*WRITTEN PROBLEM:* Extract the listing below in full, unchanged.

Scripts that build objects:
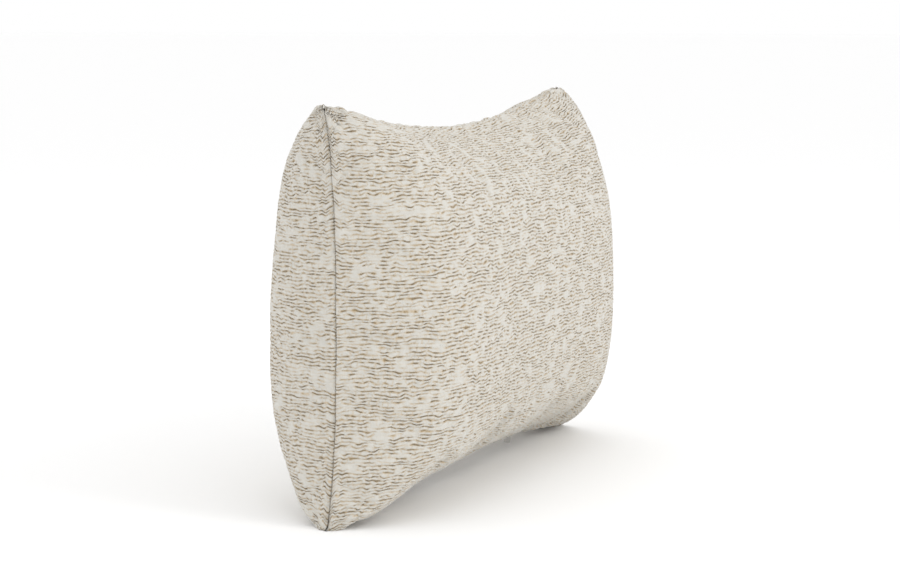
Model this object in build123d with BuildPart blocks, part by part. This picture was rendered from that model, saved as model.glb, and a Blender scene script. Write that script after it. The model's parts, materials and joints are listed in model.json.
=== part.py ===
from build123d import *
import os
from math import pi, sin

os.makedirs("parts", exist_ok=True)

# Lumbar support cushion: a knife-edge cover of two woven panels with a zip in its bottom seam, and a
# fibre-filled inner cushion. It stands on its long bottom edge: +X along its length, +Z up, and -Y is the
# side that meets the sitter's back. The origin is on the floor, under the middle.

# ---- driving dimensions, mm ----
HALF_LENGTH = 266.0          # nominal corner of the cover, before the ears are rounded and drawn in
HALF_HEIGHT = 168.5
HALF_DEPTH = 85.0            # crown of each panel, from the seam plane
SINK = 11.0                  # nominal corners below the floor: the bottom ears are pressed flat on it
EAR_ROUNDING = 0.045         # share by which the four ears fall short of their nominal corners
SIDE_PULL = 0.116            # share of the half length by which the short sides draw in
TOP_PULL = 0.19              # share of the half height by which the top edge draws in
BOTTOM_PULL = 0.135
SIDE_BEND = 3.4              # exponents of those three curves, from one ear to the other
TOP_BEND = 2.2
BOTTOM_BEND = 4.0
BELLY = -0.14                # the fullest point sits this far below the middle, as a share
LENGTH_FULLNESS = 6.5        # how squarely the crown fills out along the length
HEIGHT_FULLNESS = 2.4        # and up the height
EDGE_ROUNDNESS = 0.5         # 0.5 is a round edge, 1.0 a sharp one
GRID = 24                    # spans of each panel's surface, each way

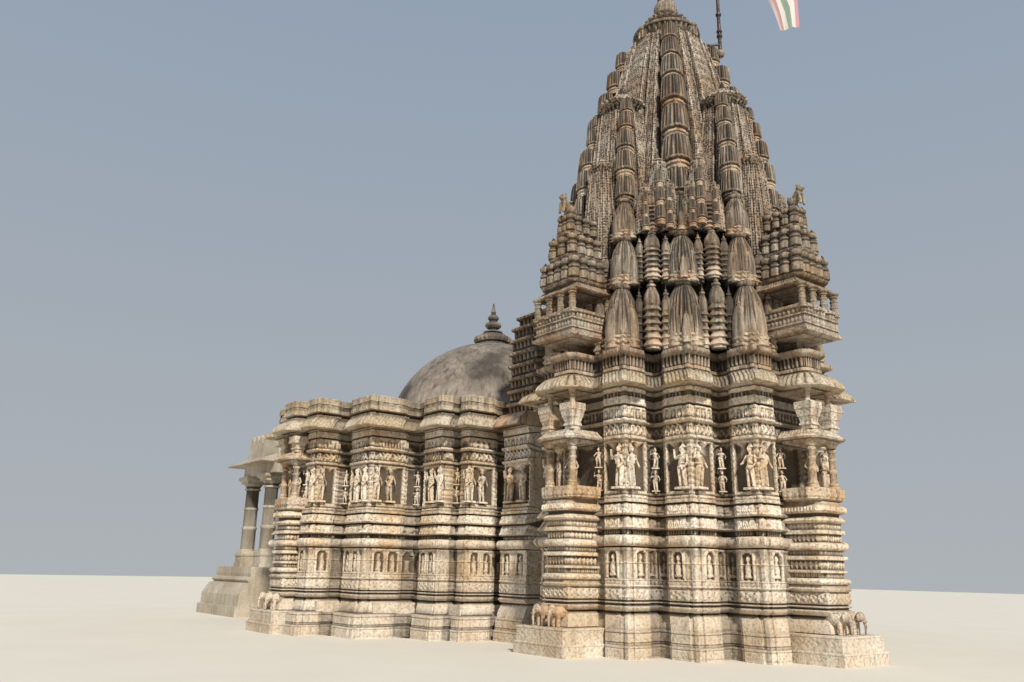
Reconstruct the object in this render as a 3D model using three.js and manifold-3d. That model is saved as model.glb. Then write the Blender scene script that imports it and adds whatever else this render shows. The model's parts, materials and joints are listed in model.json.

*PROBLEM SOLUTION:*
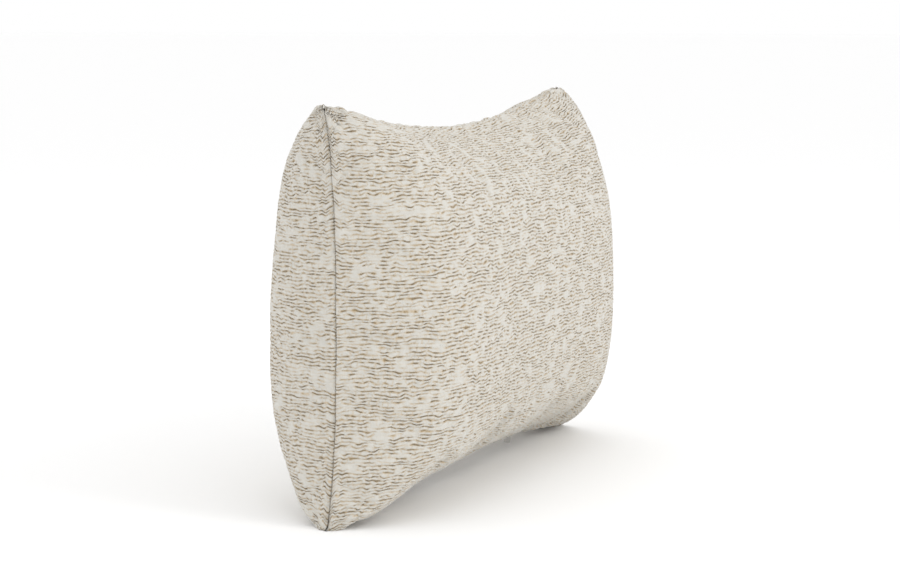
Model this object in build123d with BuildPart blocks, part by part. This picture was rendered from that model, saved as model.glb, and a Blender scene script. Write that script after it. The model's parts, materials and joints are listed in model.json.
=== part.py ===
from build123d import *
import os
from math import pi, sin

os.makedirs("parts", exist_ok=True)

# Lumbar support cushion: a knife-edge cover of two woven panels with a zip in its bottom seam, and a
# fibre-filled inner cushion. It stands on its long bottom edge: +X along its length, +Z up, and -Y is the
# side that meets the sitter's back. The origin is on the floor, under the middle.

# ---- driving dimensions, mm ----
HALF_LENGTH = 266.0          # nominal corner of the cover, before the ears are rounded and drawn in
HALF_HEIGHT = 168.5
HALF_DEPTH = 85.0            # crown of each panel, from the seam plane
SINK = 11.0                  # nominal corners below the floor: the bottom ears are pressed flat on it
EAR_ROUNDING = 0.045         # share by which the four ears fall short of their nominal corners
SIDE_PULL = 0.116            # share of the half length by which the short sides draw in
TOP_PULL = 0.19              # share of the half height by which the top edge draws in
BOTTOM_PULL = 0.135
SIDE_BEND = 3.4              # exponents of those three curves, from one ear to the other
TOP_BEND = 2.2
BOTTOM_BEND = 4.0
BELLY = -0.14                # the fullest point sits this far below the middle, as a share
LENGTH_FULLNESS = 6.5        # how squarely the crown fills out along the length
HEIGHT_FULLNESS = 2.4        # and up the height
EDGE_ROUNDNESS = 0.5         # 0.5 is a round edge, 1.0 a sharp one
GRID = 24                    # spans of each panel's surface, each way

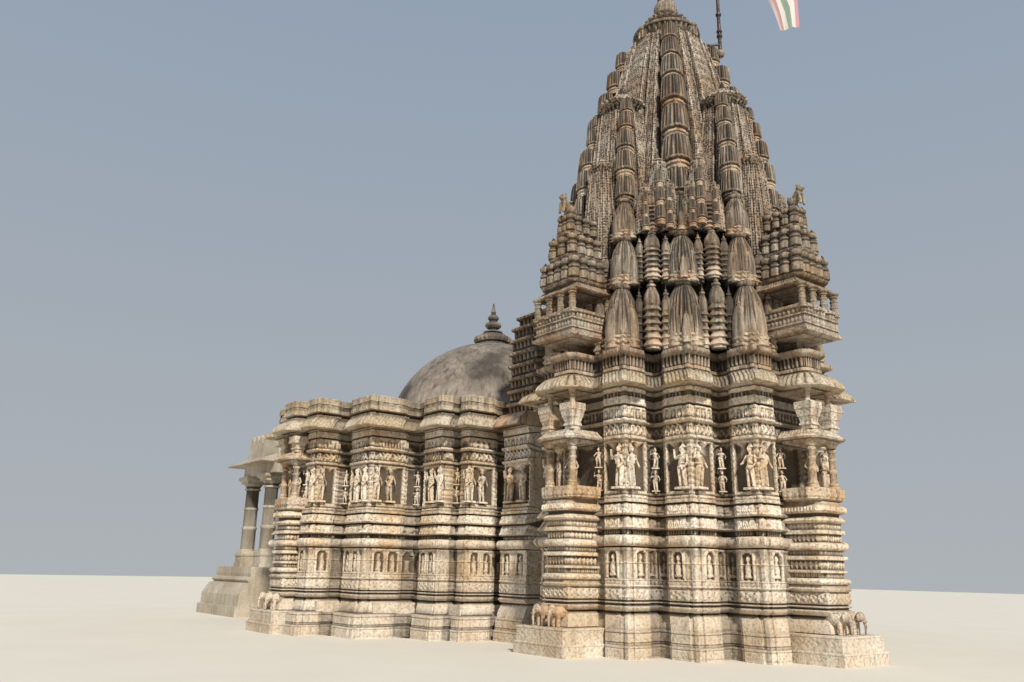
Reconstruct the object in this render as a 3D model using three.js and manifold-3d. That model is saved as model.glb. Then write the Blender scene script that imports it and adds whatever else this render shows. The model's parts, materials and joints are listed in model.json.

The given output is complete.